— BEGIN —

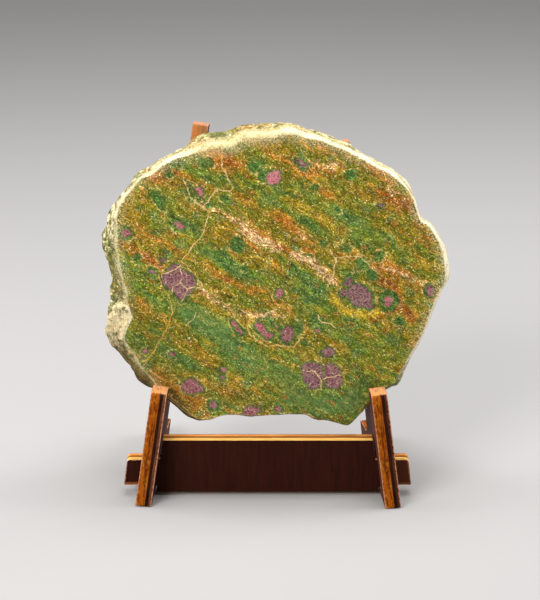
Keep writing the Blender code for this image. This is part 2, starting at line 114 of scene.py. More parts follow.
# rubies on the polished face: (tone from 0 greyed purple to 1 pink, width of the green halo, then the
# corners as x, h, x, h)
RUBIES = [
    (0.15, 0.6, -35.9, 44, -31.6, 48.3, -28.4, 45.9, -24.7, 43.1, -24.3, 40.6, -29.2, 35.2, -32.3, 38.3,
     -35.5, 41.1),
    (0.05, 0.7, 26.4, 39.5, 28.5, 41.6, 30.9, 42, 32.9, 40.8, 34.6, 38.1, 34.6, 36.1, 33.6, 34.6, 31.4,
     34.2, 28.5, 35, 26.5, 37.2),
    (0.05, 0.8, 26, 43.8, 27, 44.6, 28, 43.2, 28.3, 41.3, 26.4, 40.3, 25.4, 41.8),
    (0.1, 0.5, 24, 39.3, 25.6, 40.3, 26.4, 39.3, 26.1, 37.6, 24.7, 37.2),
    (0.15, 0.8, 32.4, 35.5, 34.6, 36.1, 34.8, 34.2, 33.4, 33.6, 32.4, 34),
    (0.8, 2, 38.8, 37.4, 40.2, 38.2, 41.9, 37.4, 41.7, 36, 40.1, 34.5, 38.7, 35.5),
    (0.3, 1, 52.3, 41.4, 53.9, 41.9, 55.4, 40.2, 54.8, 38.3, 53.4, 37.9, 52.2, 39.8),
    (0.35, 0.8, 3.8, 26, 5.8, 27.3, 8.3, 26.7, 8.9, 25.1, 7.9, 23, 6.1, 21.3, 4.5, 22.9),
    (0.15, 0.4, 17.6, 18.5, 19, 19.8, 21, 20, 22.2, 18.8, 21.4, 17.3, 19.8, 16.9, 18.2, 17.5),
    (0.12, 0.5, 11.1, 13.5, 13.3, 14.8, 15.7, 15.2, 17.8, 14.4, 18.4, 10.6, 17.9, 6.9, 15.8, 6, 13.4, 6.8,
     11.7, 9.1),
    (0.18, 0.5, 19, 14, 21.5, 15.3, 23.5, 13.6, 24.8, 11.2, 25.2, 8.2, 24.4, 6.5, 21.6, 6.1, 19.5, 6.9,
     18.7, 10.2),
    (0.7, 0.9, -4.9, 27.2, -3.3, 28.9, -1.7, 27.9, -0.1, 25.4, 1.8, 24.1, 1.2, 23.1, -0.5, 23.1, -2.5,
     24.7),
    (0.8, 0.9, -12.3, 28.6, -11.5, 29, -9.9, 26.7, -8.6, 24.9, -9.2, 24.3, -10.9, 25.7, -11.7, 27.1),
    (0.44, 0.4, -29.3, 7.1, -27.4, 9, -25.8, 9.3, -23.7, 7.6, -21.3, 5.6, -22.1, 4.3, -25.8, 3.4, -28.3,
     4),
    (0.42, 0.5, -9.3, -3.5, -8.1, -1.4, -5.6, -0.3, -4, -1.4, -2.4, -0.3, -2.5, -2.2, -4, -3.9, -6.9,
     -4.1),
    (0.5, 1.2, -19.8, 0.6, -18.4, 1.2, -17, 0.2, -17.2, -1.1, -18.8, -1.5, -19.8, -0.7),
    (0.85, 0.7, 1.9, 38, 2.7, 39.7, 4.1, 39.9, 5, 38.5, 4, 37.4, 2.7, 36.6),
    (0.4, 0.8, 2, -0.7, 3.4, 0.2, 4.6, -0.6, 4.4, -2.1, 2.6, -2.3),
    (0.6, 0.5, -33.4, 17.5, -31.9, 17.8, -31.3, 16.3, -32.3, 15.7),
    (0.85, 0.9, -16.8, 12.1, -15.5, 12.9, -14.1, 11.9, -15.1, 11.3),
    (0.95, 0.5, -1, 77, -0.4, 79.2, 1.3, 80, 3.4, 79.4, 3.9, 77.2, 2.7, 75.6, 1.1, 75, -0.5, 75.4),
    (0.9, 0.5, -24.7, 73.3, -23.5, 74.1, -22.3, 72.9, -22.3, 70.9, -23.3, 71.1, -24.3, 72.1),
    (0.8, 1.2, -31.8, 61.7, -30.2, 62.3, -28.4, 60.7, -29.2, 59.7, -31.4, 60.5),
    (0.55, 1.3, -49.5, 58.3, -48.3, 59.7, -46.9, 59.3, -46.4, 57.7, -47.9, 56.6, -49.1, 57.2),
    (0.2, 0.6, -36.5, 49.6, -35.7, 50.4, -34.7, 49.6, -35.5, 48.4),
    (0.15, 1.2, 8.9, 82.9, 10, 83.5, 12.5, 81.5, 11.7, 80.5, 10.1, 81.3),
    (0.15, 0.5, 35.7, 68.2, 36.5, 69.1, 38.2, 68, 37.6, 67.2, 36.1, 67.6),
    (0.35, 0.7, -16.4, 9.3, -15.8, 9.9, -15, 9.8, -14.8, 9, -15.5, 8.5),
    (0.7, 0.5, -42.6, 18.3, -42, 19, -41.1, 18.8, -40.8, 17.9, -41.6, 17.4),
    (0.85, 0.4, 15.5, 25.8, 16.1, 26.4, 16.9, 26.3, 17.1, 25.5, 16.4, 25),
    (0.25, 1, -39.8, 45.3, -39.1, 46.1, -38.1, 45.9, -37.8, 44.9, -38.7, 44.3),
]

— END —

Exercise aim => Return all of the data exactly as it reads.

Result =>
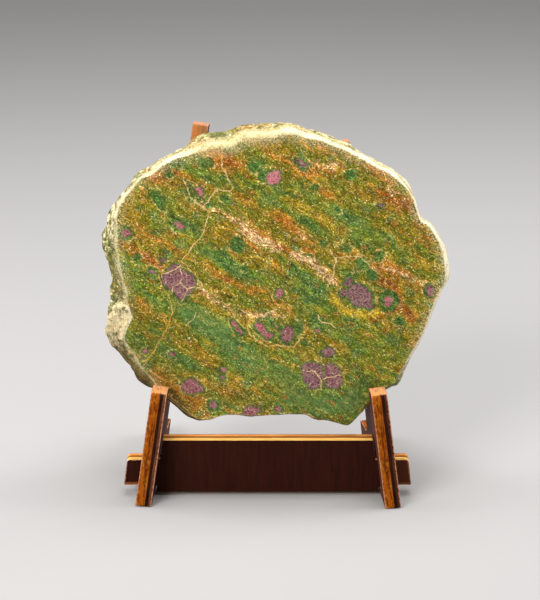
Keep writing the Blender code for this image. This is part 2, starting at line 114 of scene.py. More parts follow.
# rubies on the polished face: (tone from 0 greyed purple to 1 pink, width of the green halo, then the
# corners as x, h, x, h)
RUBIES = [
    (0.15, 0.6, -35.9, 44, -31.6, 48.3, -28.4, 45.9, -24.7, 43.1, -24.3, 40.6, -29.2, 35.2, -32.3, 38.3,
     -35.5, 41.1),
    (0.05, 0.7, 26.4, 39.5, 28.5, 41.6, 30.9, 42, 32.9, 40.8, 34.6, 38.1, 34.6, 36.1, 33.6, 34.6, 31.4,
     34.2, 28.5, 35, 26.5, 37.2),
    (0.05, 0.8, 26, 43.8, 27, 44.6, 28, 43.2, 28.3, 41.3, 26.4, 40.3, 25.4, 41.8),
    (0.1, 0.5, 24, 39.3, 25.6, 40.3, 26.4, 39.3, 26.1, 37.6, 24.7, 37.2),
    (0.15, 0.8, 32.4, 35.5, 34.6, 36.1, 34.8, 34.2, 33.4, 33.6, 32.4, 34),
    (0.8, 2, 38.8, 37.4, 40.2, 38.2, 41.9, 37.4, 41.7, 36, 40.1, 34.5, 38.7, 35.5),
    (0.3, 1, 52.3, 41.4, 53.9, 41.9, 55.4, 40.2, 54.8, 38.3, 53.4, 37.9, 52.2, 39.8),
    (0.35, 0.8, 3.8, 26, 5.8, 27.3, 8.3, 26.7, 8.9, 25.1, 7.9, 23, 6.1, 21.3, 4.5, 22.9),
    (0.15, 0.4, 17.6, 18.5, 19, 19.8, 21, 20, 22.2, 18.8, 21.4, 17.3, 19.8, 16.9, 18.2, 17.5),
    (0.12, 0.5, 11.1, 13.5, 13.3, 14.8, 15.7, 15.2, 17.8, 14.4, 18.4, 10.6, 17.9, 6.9, 15.8, 6, 13.4, 6.8,
     11.7, 9.1),
    (0.18, 0.5, 19, 14, 21.5, 15.3, 23.5, 13.6, 24.8, 11.2, 25.2, 8.2, 24.4, 6.5, 21.6, 6.1, 19.5, 6.9,
     18.7, 10.2),
    (0.7, 0.9, -4.9, 27.2, -3.3, 28.9, -1.7, 27.9, -0.1, 25.4, 1.8, 24.1, 1.2, 23.1, -0.5, 23.1, -2.5,
     24.7),
    (0.8, 0.9, -12.3, 28.6, -11.5, 29, -9.9, 26.7, -8.6, 24.9, -9.2, 24.3, -10.9, 25.7, -11.7, 27.1),
    (0.44, 0.4, -29.3, 7.1, -27.4, 9, -25.8, 9.3, -23.7, 7.6, -21.3, 5.6, -22.1, 4.3, -25.8, 3.4, -28.3,
     4),
    (0.42, 0.5, -9.3, -3.5, -8.1, -1.4, -5.6, -0.3, -4, -1.4, -2.4, -0.3, -2.5, -2.2, -4, -3.9, -6.9,
     -4.1),
    (0.5, 1.2, -19.8, 0.6, -18.4, 1.2, -17, 0.2, -17.2, -1.1, -18.8, -1.5, -19.8, -0.7),
    (0.85, 0.7, 1.9, 38, 2.7, 39.7, 4.1, 39.9, 5, 38.5, 4, 37.4, 2.7, 36.6),
    (0.4, 0.8, 2, -0.7, 3.4, 0.2, 4.6, -0.6, 4.4, -2.1, 2.6, -2.3),
    (0.6, 0.5, -33.4, 17.5, -31.9, 17.8, -31.3, 16.3, -32.3, 15.7),
    (0.85, 0.9, -16.8, 12.1, -15.5, 12.9, -14.1, 11.9, -15.1, 11.3),
    (0.95, 0.5, -1, 77, -0.4, 79.2, 1.3, 80, 3.4, 79.4, 3.9, 77.2, 2.7, 75.6, 1.1, 75, -0.5, 75.4),
    (0.9, 0.5, -24.7, 73.3, -23.5, 74.1, -22.3, 72.9, -22.3, 70.9, -23.3, 71.1, -24.3, 72.1),
    (0.8, 1.2, -31.8, 61.7, -30.2, 62.3, -28.4, 60.7, -29.2, 59.7, -31.4, 60.5),
    (0.55, 1.3, -49.5, 58.3, -48.3, 59.7, -46.9, 59.3, -46.4, 57.7, -47.9, 56.6, -49.1, 57.2),
    (0.2, 0.6, -36.5, 49.6, -35.7, 50.4, -34.7, 49.6, -35.5, 48.4),
    (0.15, 1.2, 8.9, 82.9, 10, 83.5, 12.5, 81.5, 11.7, 80.5, 10.1, 81.3),
    (0.15, 0.5, 35.7, 68.2, 36.5, 69.1, 38.2, 68, 37.6, 67.2, 36.1, 67.6),
    (0.35, 0.7, -16.4, 9.3, -15.8, 9.9, -15, 9.8, -14.8, 9, -15.5, 8.5),
    (0.7, 0.5, -42.6, 18.3, -42, 19, -41.1, 18.8, -40.8, 17.9, -41.6, 17.4),
    (0.85, 0.4, 15.5, 25.8, 16.1, 26.4, 16.9, 26.3, 17.1, 25.5, 16.4, 25),
    (0.25, 1, -39.8, 45.3, -39.1, 46.1, -38.1, 45.9, -37.8, 44.9, -38.7, 44.3),
]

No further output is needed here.